--- Data extract ---

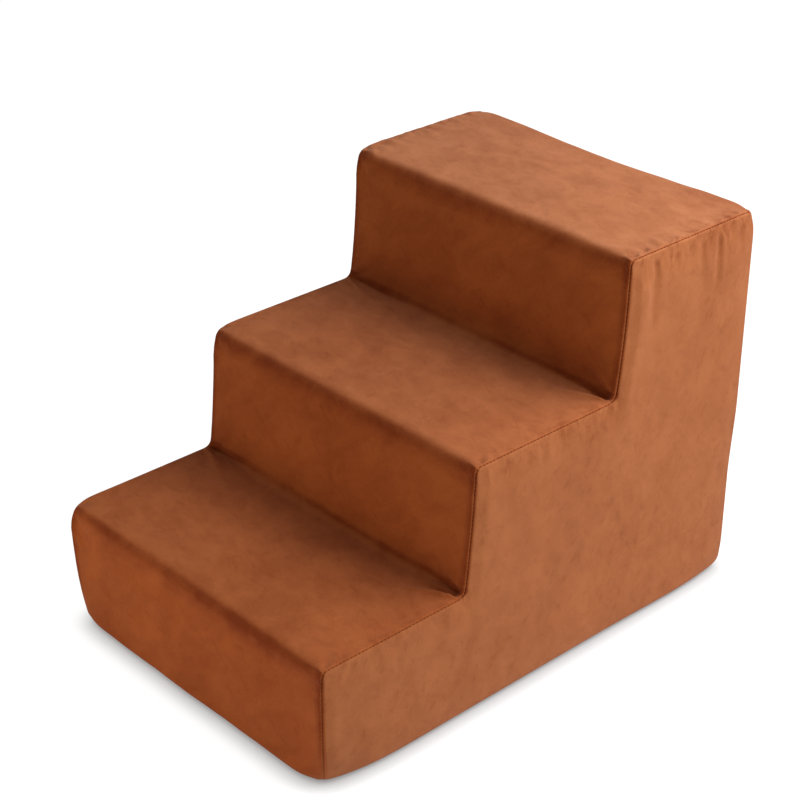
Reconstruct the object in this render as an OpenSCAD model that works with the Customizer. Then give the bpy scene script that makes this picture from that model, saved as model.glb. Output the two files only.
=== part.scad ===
// Three-step foam stairs for a pet, in a removable cloth cover with a zip low across the back.
// X runs across the steps, Y from the lowest step to the back, and Z up from the floor.
// Lengths are in millimetres.

/* [Steps] */
// Width between the edges of the two side panels
side_w = 374; // [300:1:480]
// Height of the first step
rise_1 = 136; // [110:1:170]
// Height from the first step to the second
rise_2 = 130; // [100:1:170]
// Height from the second step to the third
rise_3 = 140; // [100:1:170]
// Depth of the first tread
tread_1 = 181; // [150:1:240]
// Depth of the second tread
tread_2 = 192; // [150:1:240]
// Depth of the top tread
tread_3 = 181; // [150:1:240]

/* [Cushion form] */
// How far the middle of a tread stands above its edges
tread_crown = 3; // [1:0.5:6]
// How far the middle of a riser stands ahead of its edges
riser_crown = 2.5; // [1:0.5:6]
// How far the middle of a side panel stands out
side_crown = 3; // [1:0.5:6]
// How far the middle of the back stands out above the zip
back_crown = 2.5; // [1:0.5:6]
// Radius of the rolled front edges, away from the seams
nosing_r = 13; // [10:0.5:20]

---

[What is required]: Please set down the whole listing above without altering a single line.

[Full answer]:
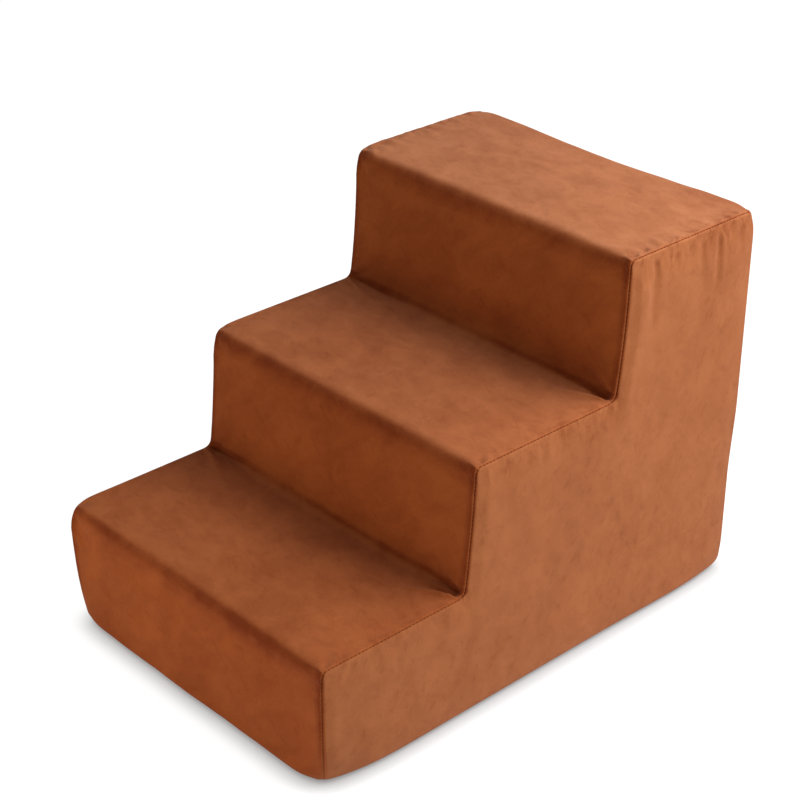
Reconstruct the object in this render as an OpenSCAD model that works with the Customizer. Then give the bpy scene script that makes this picture from that model, saved as model.glb. Output the two files only.
=== part.scad ===
// Three-step foam stairs for a pet, in a removable cloth cover with a zip low across the back.
// X runs across the steps, Y from the lowest step to the back, and Z up from the floor.
// Lengths are in millimetres.

/* [Steps] */
// Width between the edges of the two side panels
side_w = 374; // [300:1:480]
// Height of the first step
rise_1 = 136; // [110:1:170]
// Height from the first step to the second
rise_2 = 130; // [100:1:170]
// Height from the second step to the third
rise_3 = 140; // [100:1:170]
// Depth of the first tread
tread_1 = 181; // [150:1:240]
// Depth of the second tread
tread_2 = 192; // [150:1:240]
// Depth of the top tread
tread_3 = 181; // [150:1:240]

/* [Cushion form] */
// How far the middle of a tread stands above its edges
tread_crown = 3; // [1:0.5:6]
// How far the middle of a riser stands ahead of its edges
riser_crown = 2.5; // [1:0.5:6]
// How far the middle of a side panel stands out
side_crown = 3; // [1:0.5:6]
// How far the middle of the back stands out above the zip
back_crown = 2.5; // [1:0.5:6]
// Radius of the rolled front edges, away from the seams
nosing_r = 13; // [10:0.5:20]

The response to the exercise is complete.